REPUBLIKA.CO.ID, JAKARTA -- Rumah tangga Rasulullah SAW merupakan pendidikan yang hakiki. Dii dalamnya terkumpul semua elemen pembelajaran hidup yang dibutuhkan oleh umat manusia, termasuk bagaimana Nabi mencontohkan tentang penyediaan kebutuhan makan bagi keluarganya.
Abdul Fattah As-Samman dalam buku Harta Nabi menjelaskan Nabi SAW tidak pernah meninggalkan keluarga beliau menjadi beban bagi orang lain. Di sisi lain, rumah Nabi merupakan tempat yang nikmat dan teduh bagi orang-orang kelaparan, orang-orang terlantar, dan kaum miskin papa.
Bahkan istri-istri Nabi mempunyai peran besar dalam menyediakan makanan bagi orang-orang kelaparan, terlantar, dan kaum miskin papa. Nabi juga mengatur pekerjaan dan menyeleksi indikasi-indikasinya.
Adapun dalilnya sebagaimana yang disampaikan Sayyidina Umar: “Sesungguhnya Nabi menjual kurma Bani An-Nadhir dan menyimpan makanan untuk persediaan selama setahun bagi keluarga beliau,”.
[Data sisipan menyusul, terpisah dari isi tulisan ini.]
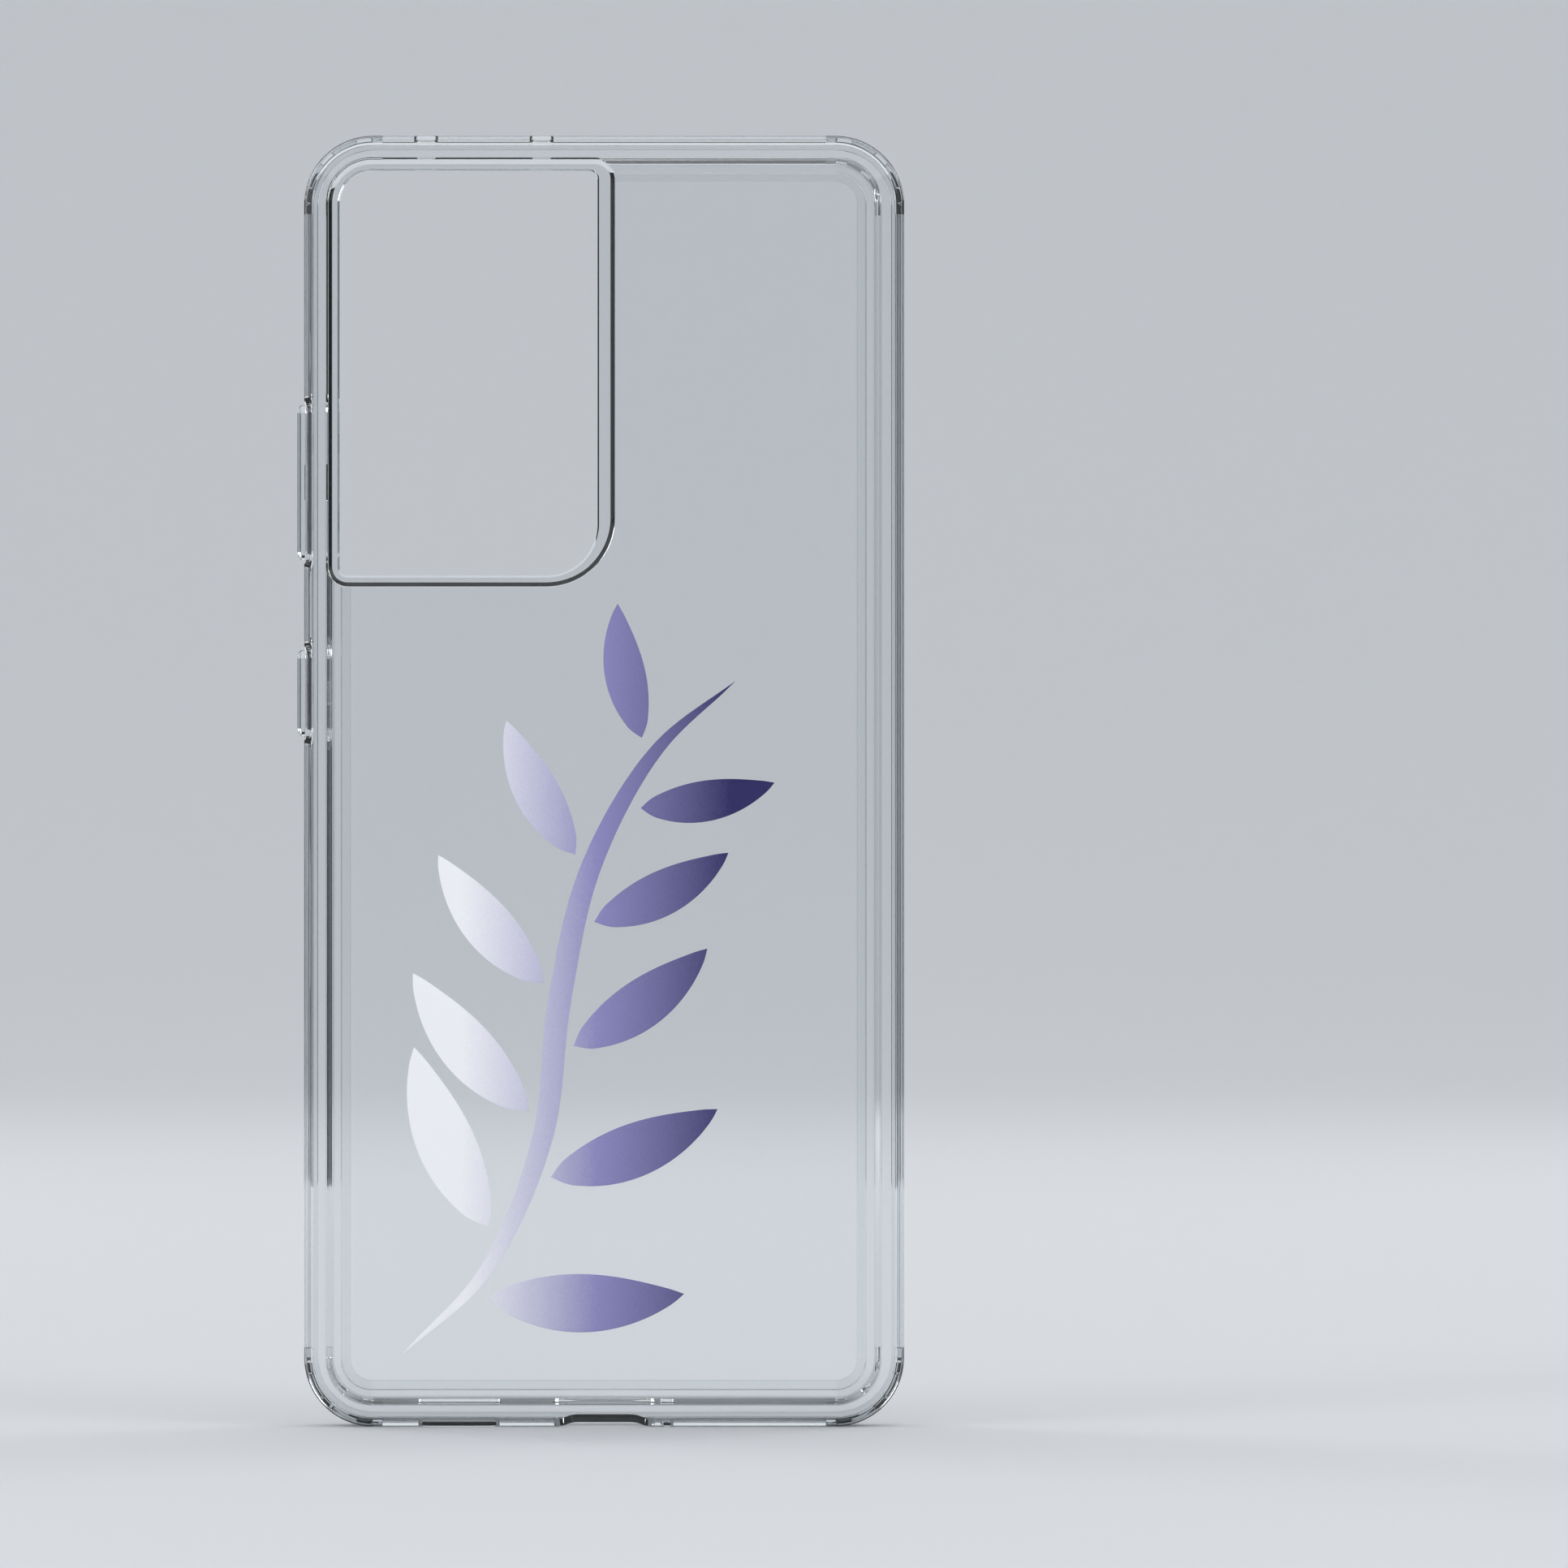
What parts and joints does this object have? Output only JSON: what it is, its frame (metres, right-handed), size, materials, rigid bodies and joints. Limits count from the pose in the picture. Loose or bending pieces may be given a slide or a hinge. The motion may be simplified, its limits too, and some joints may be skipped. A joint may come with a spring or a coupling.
{
  "type": "phone case",
  "caption": "Clear slim phone case with a soft bumper, hard back, raised camera bezel, pressable side buttons and a printed leaf sprig.",
  "frame": {"origin": "bottom centre of the overall box, at the port end; the case is stored upright, as its phone holds it", "axes": "+Z along the case to the camera end, +Y out of the printed back, -Y out of the open screen side, +X to the button side"},
  "size_m": [0.0794, 0.013, 0.1686],
  "materials": {
    "clear_tpu": "clear moulded TPU, glossy",
    "clear_polycarbonate": "clear hard polycarbonate, polished",
    "print_ink_white": "cured print ink, semi-gloss, white fading to lavender",
    "print_ink_lavender": "cured print ink, semi-gloss, lavender",
    "print_ink_indigo": "cured print ink, semi-gloss, lavender fading to indigo"
  },
  "bodies": {
    "case_shell": {"bumper_frame": "clear_tpu", "back_panel": "clear_polycarbonate", "camera_bezel": "clear_tpu", "corner_cushion_bottom_button_side": "clear_tpu", "corner_cushion_bottom_plain_side": "clear_tpu", "corner_cushion_top_button_side": "clear_tpu", "corner_cushion_top_plain_side": "clear_tpu", "volume_button_web": "clear_tpu", "power_button_web": "clear_tpu", "print_stem": "print_ink_lavender", "print_leaf_plain_side_1": "print_ink_indigo", "print_leaf_plain_side_2": "print_ink_indigo", "print_leaf_plain_side_3": "print_ink_indigo", "print_leaf_plain_side_4": "print_ink_indigo", "print_leaf_plain_side_5": "print_ink_indigo", "print_leaf_button_side_1": "print_ink_white", "print_leaf_button_side_2": "print_ink_white", "print_leaf_button_side_3": "print_ink_white", "print_leaf_button_side_4": "print_ink_white", "print_leaf_button_side_5": "print_ink_white"},
    "volume_rocker": {"volume_button": "clear_tpu"},
    "power_key": {"power_button": "clear_tpu"}
  },
  "joints": [
    {"name": "volume_rock", "type": "hinge", "parent": "case_shell", "child": "volume_rocker", "pos_m": [0.038, -0.00097, 0.12335], "axis": [0, 1, 0], "range_deg": [-2.2, 2.2], "stiffness_Nm_per_rad": 0.2},
    {"name": "power_press", "type": "slide", "parent": "case_shell", "child": "power_key", "axis": [-1, 0, 0], "range_m": [0, 0.0004], "stiffness_N_per_m": 1500}
  ]
}
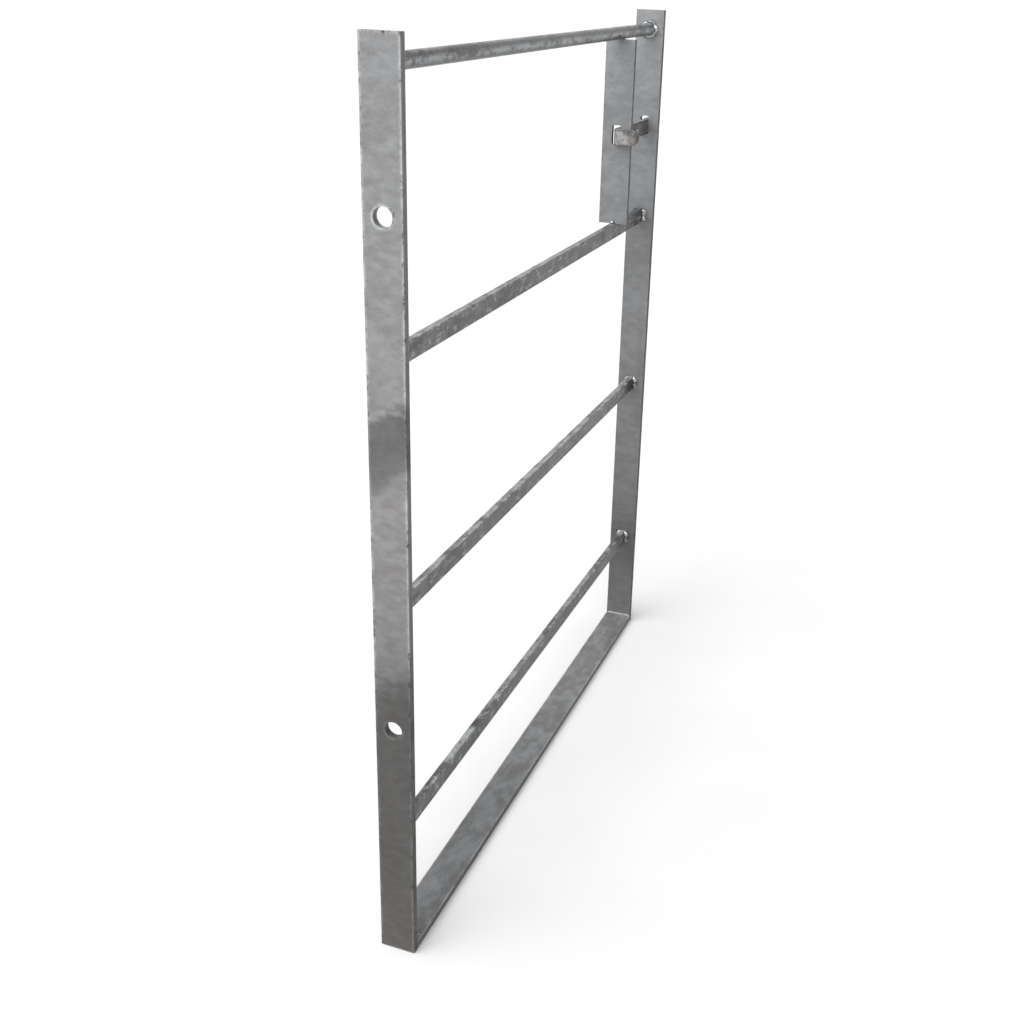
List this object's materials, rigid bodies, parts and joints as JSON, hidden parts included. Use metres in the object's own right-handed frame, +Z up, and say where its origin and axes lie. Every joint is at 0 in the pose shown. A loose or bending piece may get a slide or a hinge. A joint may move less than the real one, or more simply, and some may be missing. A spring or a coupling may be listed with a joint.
{
  "type": "garden gate",
  "caption": "Welded flat-bar garden gate in galvanised steel with a round top rail, flat lower rails and a sliding bolt latch.",
  "frame": {"origin": "on the axis of the lower hinge hole, at the outer face of the hinge stile", "axes": "+X along the gate from the hinge stile to the latch stile, -Y towards the front where the bolt handle is, +Z up"},
  "size_m": [1.072, 0.065, 1.19],
  "materials": {
    "zinc_bar": "matt hot-dip galvanised",
    "zinc_round_bar": "semi-matt hot-dip galvanised, mottled",
    "zinc_bolt": "dull galvanised",
    "zinc_pin": "satin",
    "weld_bead": "bright galvanised"
  },
  "bodies": {
    "gate_frame": {"hinge_stile": "zinc_bar", "latch_stile": "zinc_bar", "bottom_bar": "zinc_bar", "rail_1": "zinc_round_bar", "rail_2": "zinc_bar", "rail_3": "zinc_bar", "rail_4": "zinc_bar", "latch_strip": "zinc_bar", "weld_rail_1_hinge": "weld_bead", "weld_rail_1_latch": "weld_bead", "weld_rail_2_hinge": "weld_bead", "weld_rail_2_latch": "weld_bead", "weld_rail_3_hinge": "weld_bead", "weld_rail_3_latch": "weld_bead", "weld_rail_4_hinge": "weld_bead", "weld_rail_4_latch": "weld_bead", "weld_corner_hinge": "weld_bead", "weld_corner_latch": "weld_bead", "weld_strip_top": "weld_bead", "weld_strip_bottom": "weld_bead"},
    "bolt": {"latch_bolt": "zinc_bolt", "stop_pin": "zinc_pin"}
  },
  "joints": [
    {"name": "bolt_slide", "type": "slide", "parent": "gate_frame", "child": "bolt", "axis": [-1, 0, 0], "range_m": [0, 0.0795]}
  ]
}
Dijelaskan dalam hadits tersebut terdapat tiga kondisi. Pertama, Nabi memiliki fai (harta rampasan perang) dari tanah Bani Nadhir sehingga beliau tidak menginfakkan semua harta beliau. Kedua, Nabi menekuni perdagangan dengan membeli dan menjual barang. Artinya, pekerjaan Nabi senantiasa berdagang dengan tujuan meneruskan pekerjaan dan beramal.
Ketiga, Nabi melakukan beberapa persiapan menyikapi perkembangan situasi dan keadaan. Sehingga beliau menyimpan makanan untuk persediaan selama setahun bagi keluarga beliau.
Hal ini merupakan isyarat sangat penting, sebab rezeki tidak tersedia setiap hari maka memenuhi kebutuhan untuk esok hari harus diantisipasi. Bahkan terkadang Nabi menyimpan makanan pokok untuk persediaan lebih dari satu tahun, seandainya makanan yang disimpan tidak rusak. Sebab sarana untuk menyimpan makanan supaya mampu bertahan lama pada masa itu belum ada.